Throughput, on the other hand, refers to the volume of data or the number of transactions that can be processed over a period of time. It is a measure of capacity. A system with high throughput can handle a large number of orders or a vast amount of Market Data concurrently.

While often desired together, they are not always directly correlated. A system could have low latency for individual orders but low overall throughput if it cannot handle many orders simultaneously. Conversely, a system might have high throughput, processing many orders, but with a relatively higher latency for each individual order. In High-Frequency Trading, both low latency and high throughput are critical: low latency to gain a speed advantage for individual trades and high throughput to manage the vast number of messages and trades characteristic of their strategies.

FAQs

Why is latency so important in financial markets?
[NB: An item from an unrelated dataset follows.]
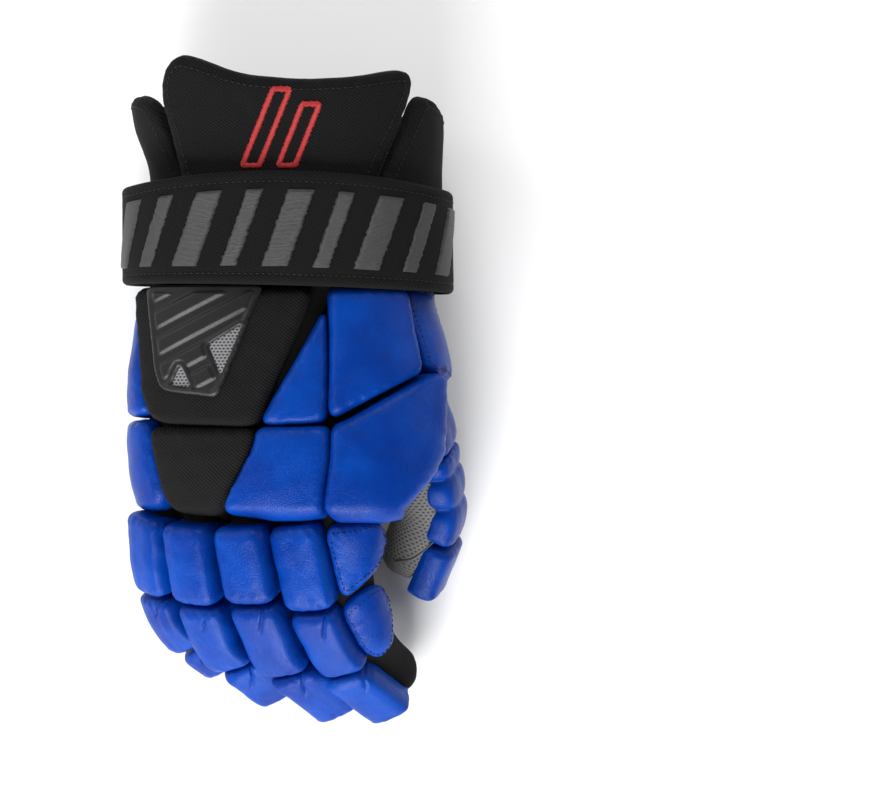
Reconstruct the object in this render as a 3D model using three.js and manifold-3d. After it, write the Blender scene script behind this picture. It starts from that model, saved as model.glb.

Latency is crucial because even tiny time delays can significantly impact profitability and competitive advantage in modern financial markets. In high-speed environments, faster access to Market Data and quicker Order Execution allow traders to capitalize on fleeting opportunities or react to market changes before slower participants.

What causes latency in trading?

Latency in trading systems can stem from several factors, including the physical distance between trading servers and exchanges, network infrastructure (e.g., fiber optic cable quality, network hops), software efficiency, and even the processing speed of Trading Algorithms. Co-location, where trading servers are placed in the same data centers as exchange matching engines, is a primary method to minimize geographical latency.

How do regulators address latency?

Regulators, such as the Securities and Exchange Commission (SEC), address latency through rules designed to promote fair access to market data and prevent abuses. Regulation NMS, for instance, includes provisions aimed at ensuring all market participants have fair access to price quotes and reducing maximum access fees, indirectly influencing the competitive landscape around latency.